An amendment to the bill stated that after the debts to the United States accrued by bond as aforesaid, and after Shoemaker & Travers had become insolvent, to-wit, on 6 December, 1806, they made a voluntary assignment by deed of all their property for the benefit of their creditors within the true intent and meaning of the act of Congress aforesaid, and an exemplified copy of the deed of assignment was annexed to the amended bill. The deed recited that the parties being justly indebted to divers persons, whose names are mentioned in a list thereto annexed, and unable at present to pay the said debts, they assign to trustees therein mentioned
all and singular the estate and effects contained in a schedule annexed, in trust to pay the debts due the enumerated creditors, and first that due to the United States. The schedule was entitled "Schedule of property assigned by Shoemaker & Travers, and Jacob Shoemaker, to the creditors of Shoemaker & Travers," and contained many items of property, and among others, the proceeds of the cargo of the brig Deborah, which vessel was then at sea and belonging to Howland & Allen but had been chartered by Shoemaker & Travers.
Howland & Allen by their answer admitted the receipt, on 1 January, 1807, of 4,000 Spanish dollars, the property of Shoemaker & Travers, and which the master of the Deborah had received in Guadeloupe for Shoemaker & Travers, but insisted on their right to apply it to an unliquidated debt of greater amount (composed of freight, demurrage, damages, &c., the particulars of which were detailed by the answer), due, as alleged, from Shoemaker & Travers to them, and applied, by an entry in their books, to the credit of Shoemaker & Travers at the time of the receipt of the money aforesaid.
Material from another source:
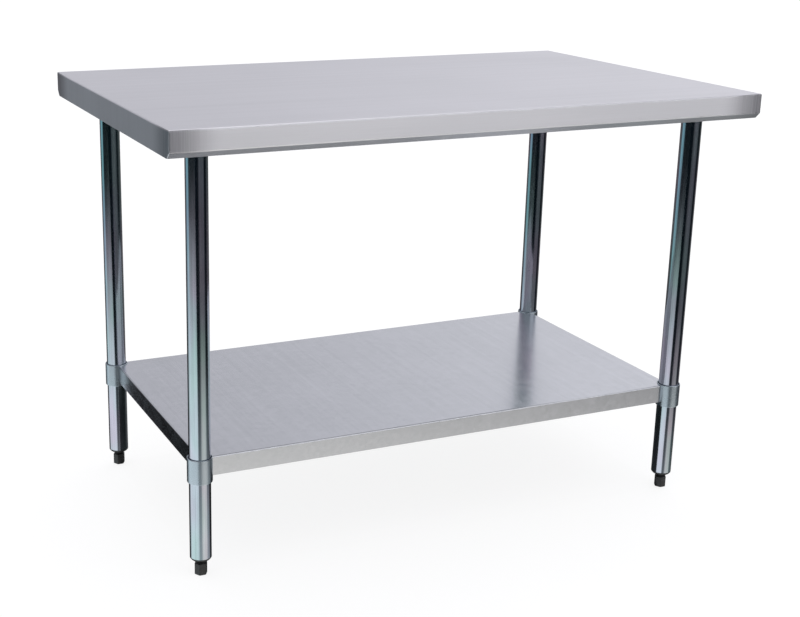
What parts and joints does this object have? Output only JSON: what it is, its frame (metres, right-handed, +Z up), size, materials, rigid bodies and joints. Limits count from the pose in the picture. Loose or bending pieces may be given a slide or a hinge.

They insisted, therefore, on the right of retaining it. To this answer there was a general replication, and the depositions of several witnesses were taken.
The court below decreed that the said Shoemaker & Travers were and are indebted to the United States, and that they became insolvent and made an assignment as alleged in the bill, and that there was an outstanding unsettled demand existing in their favor at the time of their insolvency against the
defendants arising from the voyage of the brigantine Deborah, and which is still unsettled and unpaid, but the court was not satisfied that the defendants, being merely debtors to said insolvents, are by law liable to this process, and thereupon decreed that the said bill be dismissed. From this decree the present appeal was taken.